The operating range of this type of oscillator is very wide, ranging from a hertz fraction to the audible limit.
Thus, for very low frequencies when electrolytics are used, we will have the production of interval of pulses.
On a very slow relaxation oscillator (ultra-low frequency), we can use the multimeter as indicated in Figure 3.
The pointer of the multimeter (which should have good sensitivity) will oscillate according to the charge and discharge of the capacitor.
In Figure 4 we have an oscillator with an integrated circuit 555 in astable configuration.
We can find this circuit generating signals that vary from less than 1 Hz on timers to above the audible range, reaching a few hundred kilohertz.
For the audible range we can connect the indicated points in Figure 4 to a high impedance earphone or amplifier.
For frequencies below the audible limit, like on timers, we can use a LED in series with a resistor to check the oscillation, as shown in Figure 5.
We can also use the same procedure of unijunction to verify the pointer oscillation of a multimeter connected in parallel to the capacitor.
The pointer should oscillate at a frequency that depends on the capacitor used.
For frequencies above the audible limit we can use a small AM radio outside a station like a sensor.
The astable circuit 555 generates a rectangular signal rich in harmonics which are irradiated and can be picked up by a nearby receiver.
Thus, the receiver will pick up the oscillator signal if it is working properly.

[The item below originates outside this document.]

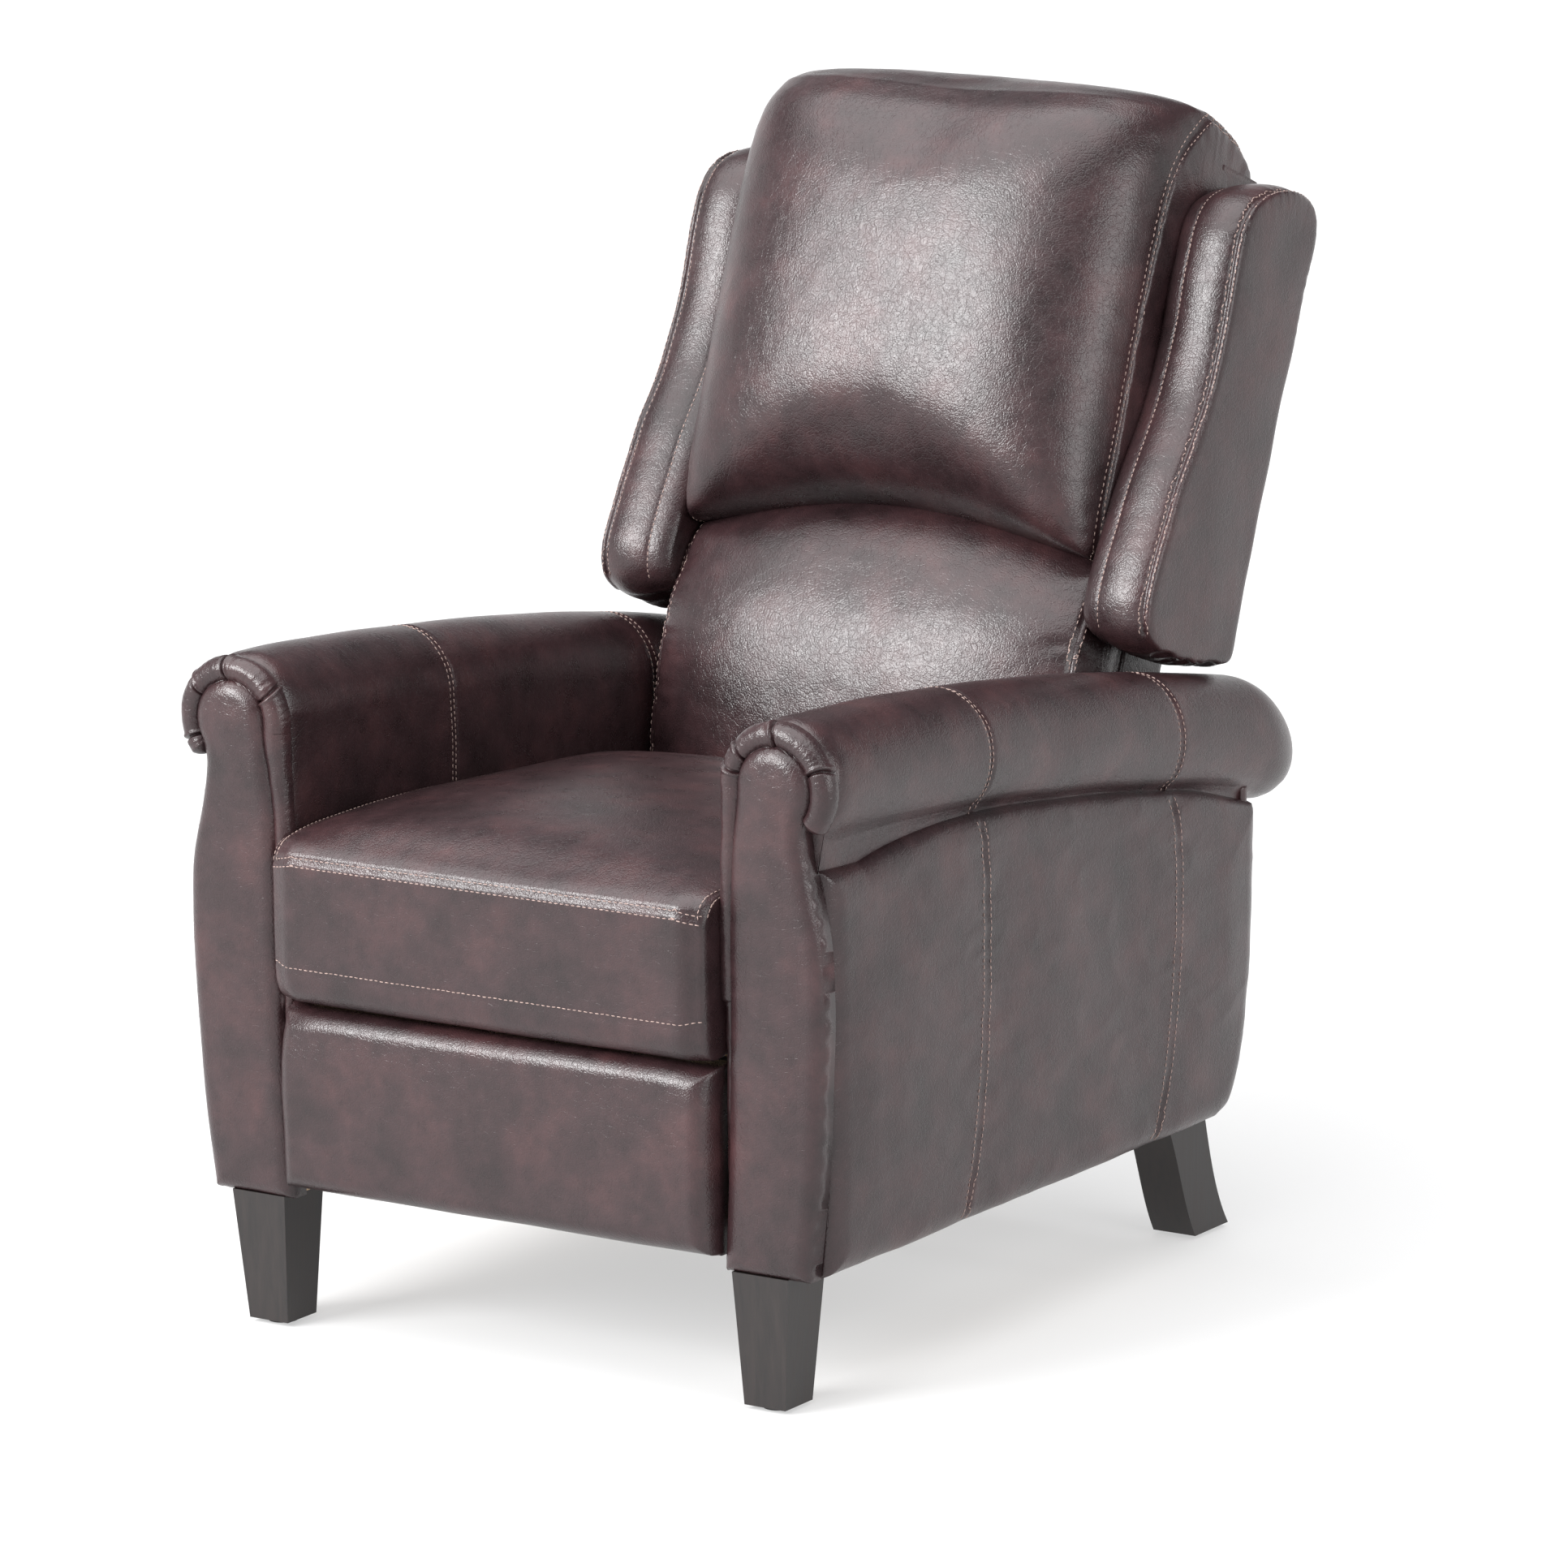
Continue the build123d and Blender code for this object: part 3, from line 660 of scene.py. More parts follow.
def side_outline():
    """Bottom, top, front and rear edges of the outer side panel, as (y, z)."""
    columns, rows = 250, 130
    rear_top = float(roll_z(757) - crease_drop(757)) + 4
    bottom = np.stack([np.linspace(16, 688, columns), np.full(columns, 127.0)], 1)
    rear = curve([(688, 127), (712, 139), (734, 186), (747, 255), (753, 333), (757, rear_top)], rows)
    ys = np.linspace(16, 757, columns)
    top = np.stack([ys, roll_z(ys) - crease_drop(ys) + 4], 1)
    top[-1] = rear[-1]
    front = np.stack([np.full(rows, 16.0), np.linspace(127, top[0, 1], rows)], 1)
    return bottom, top, front, rear


def side_seam(y, sign):
    """A side seam that falls from the roll and turns forward near the bottom."""
    down = np.linspace(0, 1, 160)
    z = (roll_z(y) - crease_drop(y) - 1) * (1 - down) + 129 * down
    line = np.stack([np.full_like(z, 345.0), y - 34 * down**2.2, z], 1)
    return place(line) if sign > 0 else mirrored(place(line))


def arm_outer_panel(side, sign):
    bottom, top, front, rear = side_outline()
    grid = patch(bottom, top, front, rear)
    outline = np.concatenate([bottom, rear, top[::-1], front[::-1]])
    distance = edge_distance(grid, outline)
    y, z = grid[..., 0], grid[..., 1]
    edge = 16 * quarter_round(distance, 26)
    belly = 5.0 * np.sin(np.clip((z - 130) / 360, 0, 1) * math.pi) * rise(distance / 70)
    x = 330 + edge + belly
    front_face = place(np.stack([x, y, z], -1))
    back_face = place(np.stack([np.full_like(x, 326.0), y, z], -1))
    form = slab(front_face, back_face)
    piece = make_leather(f"Arm_side_panel_{side}", form, "base", sign)
    wrinkle(piece, 1.8, 120, (1, 1, 1.4), seed=41 + sign, where=on_outer_face)
    wrinkle(piece, 0.5, 30, (1, 2.2, 1), seed=43 + sign, ridges=True, where=on_outer_face)
    lines = [side_seam(seam_y, sign) for seam_y in ARM_SEAMS_Y]
    sew(piece, lines, depth=3.0, width=3.2, pucker=1.5, reach=24, gap=20, seed=51 + sign)
    stitches(f"Arm_side_stitches_{side}", piece, lines, (-6, 6), "base")
    return cushion(piece, [f"arm_outer_panel_{side}"])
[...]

For other oscillators of audio range, up to several hundred kilohertz, which do not result in sound when working, we can use an AM receiver as a follower.
For very weak signals we can remove the circuit signal and apply it to the receiver antenna.
The same procedures also apply to the astable ??multivibrators, as shown in Figure 6.
For TTL circuits, we have two possibilities.
If the signal is of high frequency, we can use a radio receiver and if of low frequency we can use either a transducer or a LED in series with a resistor, as shown in Figure 7.
Of course that more advanced features are much better, being able to determine the waveform and frequency of the signals generated, like the oscilloscope.
High Frequency Oscillators
Oscillators of high frequencies, such as those used in small transmitters, super-regenerative receivers, instrumentation, emit signals which can be received nearby.
You just need to approach a receiver of a common radio out of the circuit station in test and try to capture its signal, as shown in Figure 8.
Another way to check the RF oscillator operation is using a multimeter as an RF meter.
Using a diode and a capacitor, as shown in Figure 9, we can transform a multimeter into an RF detector and check the presence of signals on circuits.
This circuit also verifies signal transmission of small transmitters.
Simply get the probe wire close to a transmitter or to a transmitting antenna to detect whether signals are being produced or not.
We can also use for this purpose a galvanometer of 200 µA or less.
In this case, the sensitivity will already be lower, but we can check if small transmitters are working.
To capture signals from one oscillator coil or from a coil of an amplification stage of a small transmitter, we can use a capture ring, as shown in Figure 10.
In all cases the multimeter will be in the lower range of DC voltages.
In both cases, we can use the lower range of alternating currents and the internal diode of the multimeter itself to detect the signals.
In these cases, we do not need the external diode, as we just need to get the probe close to the oscillator circuit and the instrument will indicate if it is oscillating or not.
For very low power circuits, we need to touch the probe somewhere on it, leaving the other probe free.
Finally, for transmitters or oscillators with power above 1 W we can use a hertz ring, as shown in Figure 11.
Getting a coil with a small pilot lamp (6 V - 50 mA) closer to the oscillator coil or to the output of a transmitter, the lamp should light up if its operation is normal.